Abu Dhabi-based Imperial College London Diabetes Centre and Oxford University researchers identify genetic structure in UAE population that could help spot rare diseases
Findings of study of 1,200 people from the UAE by geneticists and archaeologists has potential to support preventive care of genetic conditions, including type 2 diabetes.
A UAE-based research team led by Professor Maha Barakat, Director General of the Frontline Heroes Office and Director of Research at Imperial College London Diabetes Centre Abu Dhabi (ICLDC), a Mubadala Health partner, together with researchers from the University of Oxford, have unveiled a groundbreaking discovery with significant potential to enhance healthcare outcomes in the UAE.
Following analysis of the fine-scale genetic structure and ancestry of nearly 1,200 people from the UAE by a team of geneticists and archaeologists, the results have shown genetic traces of population mixing spanning thousands of years.
The research team, co-led by Professor Houman Ashrafian from Oxford University’s Radcliffe Department of Medicine, think that the unique family histories within the UAE will make it easier to spot otherwise rare genetic variants related to diseases such as type 2 diabetes. This means that geneticists could potentially use this population as a microcosm to find and understand otherwise difficult-to-find genes related to metabolic diseases.
The research team from Oxford University and the ICLDC think that these genetic traces also reflect interesting details about the movement of people in the Middle East after major cultural transitions, such as the invention of agriculture, as well as desertification of the region in the past 6,000 years.
Professor Maha Barakat said: "We are pleased to see the outcomes of ICLDC genetics research efforts pay off after nine years of continuous work, coordination and collaboration with the Oxford University team.” She also noted that this unique research, the first of its kind, had produced significant results on migration patterns in the Northern Emirates and the Emirate of Abu Dhabi.

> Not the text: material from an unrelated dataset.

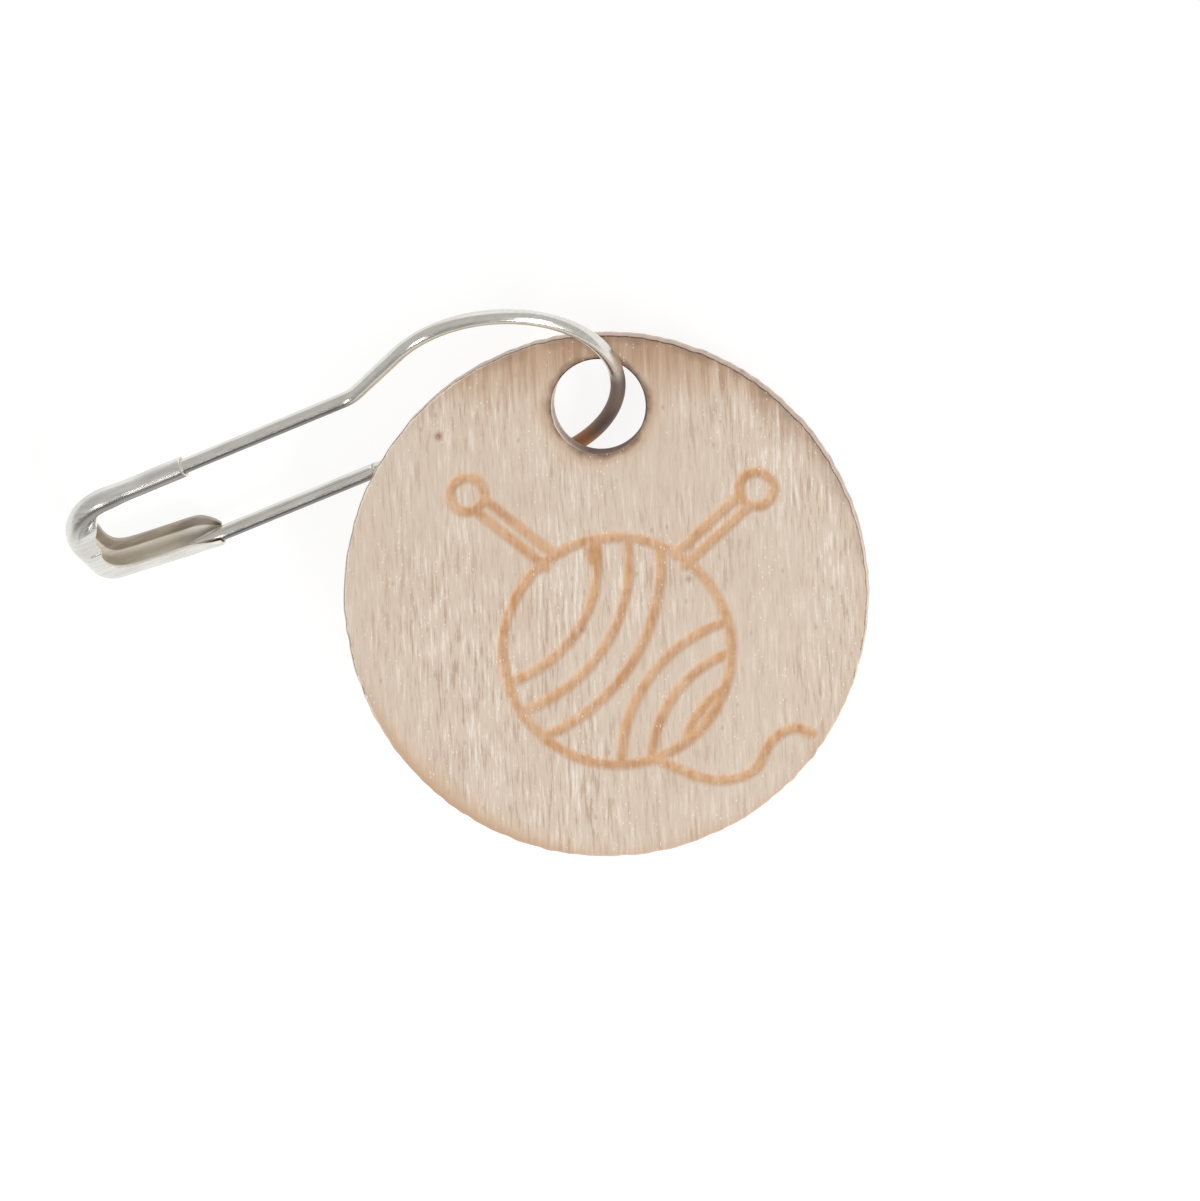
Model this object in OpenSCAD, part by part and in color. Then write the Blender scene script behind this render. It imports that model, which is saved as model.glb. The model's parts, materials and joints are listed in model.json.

Dr. Fatima Al Kaabi, Executive Director of the Emirati Genome programme at the Abu Dhabi Executive Office said: “We are delighted to witness how the teams’ tireless genomics research efforts, in collaboration with a world-leading institution such as Oxford University, are supporting the UAE’s wider work in genomics, which aim to enable personalised healthcare with a focus on prevention and improving overall wellbeing.”

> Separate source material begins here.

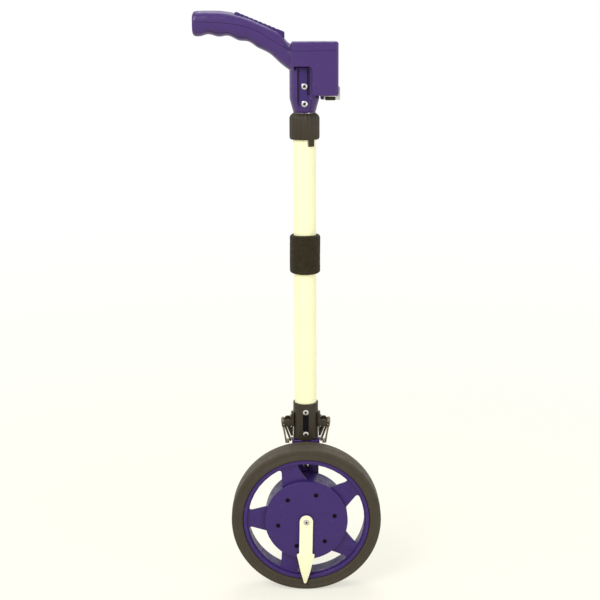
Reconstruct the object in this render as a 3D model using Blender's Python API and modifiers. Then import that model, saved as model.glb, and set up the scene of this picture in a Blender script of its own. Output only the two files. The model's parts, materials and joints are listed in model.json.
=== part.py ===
"""A compact telescopic measuring wheel: metres, +Z up, origin on the ground under the axle.

+X is the way the wheel rolls, and the grip points back along -X. The wheel's tyre is centred on
the plane y = 0, its pointer faces -Y, and the leg, the pole and the head stand behind it.
"""
import math

import bmesh
import bpy
import numpy as np
from mathutils import Matrix, Vector

# Clearances shared by all pieces
GAP = 0.0003
SEAT = 0.0001
OVERRUN = 0.004
BITE = 0.001
FINE_MERGE = 0.00001

# Round work: sides of the large, middle and small round pieces
WHEEL_SIDES = 48
HUB_SIDES = 36
TUBE_SIDES = 24
SMALL_SIDES = 12
TINY_SIDES = 8
DRUM_SIDES = 20
HEX_SIDES = 6
LEG_ROUND_STEPS = 20
POINTER_ROUND_STEPS = 10
SMALL_ROUND_STEPS = 6
SMOOTH_ANGLE = math.radians(35)
EDGE_ANGLE = math.radians(30)

# Wheel
WHEEL_CIRCUMFERENCE = 0.5
TYRE_WIDTH = 0.028
TYRE_DEPTH = 0.0122
TYRE_SHOULDER = 0.0022
TYRE_BEAD = 0.003
RIM_WIDTH = 0.0246
RIM_DEPTH = 0.0042
RIM_CHAMFER = 0.0006
SPOKE_FRONT = -0.0095
SPOKE_THICKNESS = 0.0045
SPOKE_COUNT = 5
SPOKE_PHASE = math.radians(35.3)
WINDOW_HALF_ANGLE_OUTER = math.radians(28.4)
WINDOW_HALF_ANGLE_INNER = math.radians(17)
WINDOW_RIM_WEB = 0.0012
WINDOW_CORNER = 0.004
HUB_RADIUS = 0.0439
HUB_WALL = 0.0024
HUB_WALL_FRONT = -0.0112
HUB_WALL_BACK = 0.012
COVER_THICKNESS = 0.0026
COVER_EDGE = 0.0008
BACK_DRUM_RADIUS = 0.0433
BACK_DRUM_DEPTH = 0.0067
BACK_PLATE = 0.0024
SLEEVE_RADIUS = 0.012
SLEEVE_BORE = 0.0083
SLEEVE_FRONT = -0.0085
HUB_SCREW_COUNT = 6
HUB_SCREW_PHASE = math.radians(10)
HUB_SCREW_CIRCLE = 0.0304
HUB_SCREW_RECESS = 0.0023
HUB_SCREW_RECESS_DEPTH = 0.0014
HUB_SCREW_HEAD_HEIGHT = 0.0008
HUB_SCREW_SHANK = 0.0013
HUB_SCREW_LENGTH = 0.0068
HUB_BOSS_RADIUS = 0.0036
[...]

Oxford University’s Professor Houman Ashrafian, said: “This is the first fine-scale genetic analysis of the Emirati population, and in addition to finding genetic traces suggestive of migration events from thousands of years back, we think that this is a useful sample to find genetic variants linked to type 2 diabetes, which would have been hard to spot in any other population.”
“The Middle East is relatively understudied when it comes to population genetic studies, despite being home to over 460 million people. The unique population history of the UAE makes it a good site to understand the genetics of this region, helping reduce health disparities and promote genomics-driven precision medicine through a deeper understanding of population-specific genetic variation.”

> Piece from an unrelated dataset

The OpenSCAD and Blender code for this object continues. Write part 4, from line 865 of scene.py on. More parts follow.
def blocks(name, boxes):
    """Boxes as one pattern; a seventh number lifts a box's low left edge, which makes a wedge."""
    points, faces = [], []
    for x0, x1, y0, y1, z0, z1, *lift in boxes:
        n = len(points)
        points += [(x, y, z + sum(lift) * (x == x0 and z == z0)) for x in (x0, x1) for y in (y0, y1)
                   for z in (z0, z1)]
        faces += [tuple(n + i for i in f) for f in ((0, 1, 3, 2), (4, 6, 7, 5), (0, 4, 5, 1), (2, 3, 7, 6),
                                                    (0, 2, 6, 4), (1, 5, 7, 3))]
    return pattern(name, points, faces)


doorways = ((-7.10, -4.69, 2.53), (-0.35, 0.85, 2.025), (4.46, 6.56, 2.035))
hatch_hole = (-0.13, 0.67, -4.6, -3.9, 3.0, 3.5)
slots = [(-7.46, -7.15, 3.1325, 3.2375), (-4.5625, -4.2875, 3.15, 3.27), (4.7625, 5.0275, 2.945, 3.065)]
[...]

Archaeologists have found evidence of people migrating across the Middle East because of climatic events such as droughts, as well as population expansions after humid ‘greening’ events. Trade hubs, such as pearl diving, also led to the mass movement of people.
The research study, published in the journal Molecular Biology and Evolution, compared the genetics of their sample from current day UAE to those of people from Sub-Saharan Africa, the wider Middle East, Europe, the Caucasus and South Asia, and found that the genetic admixture of their UAE sample reflected its intercontinental location between Africa, Europe and Asia. The team also analysed the genetic makeup of the Y chromosome (which is only passed along the male line) and a cell component called the mitochondria (which is only passed along the female line). This too found genetic mixtures consistent with previously known migration events.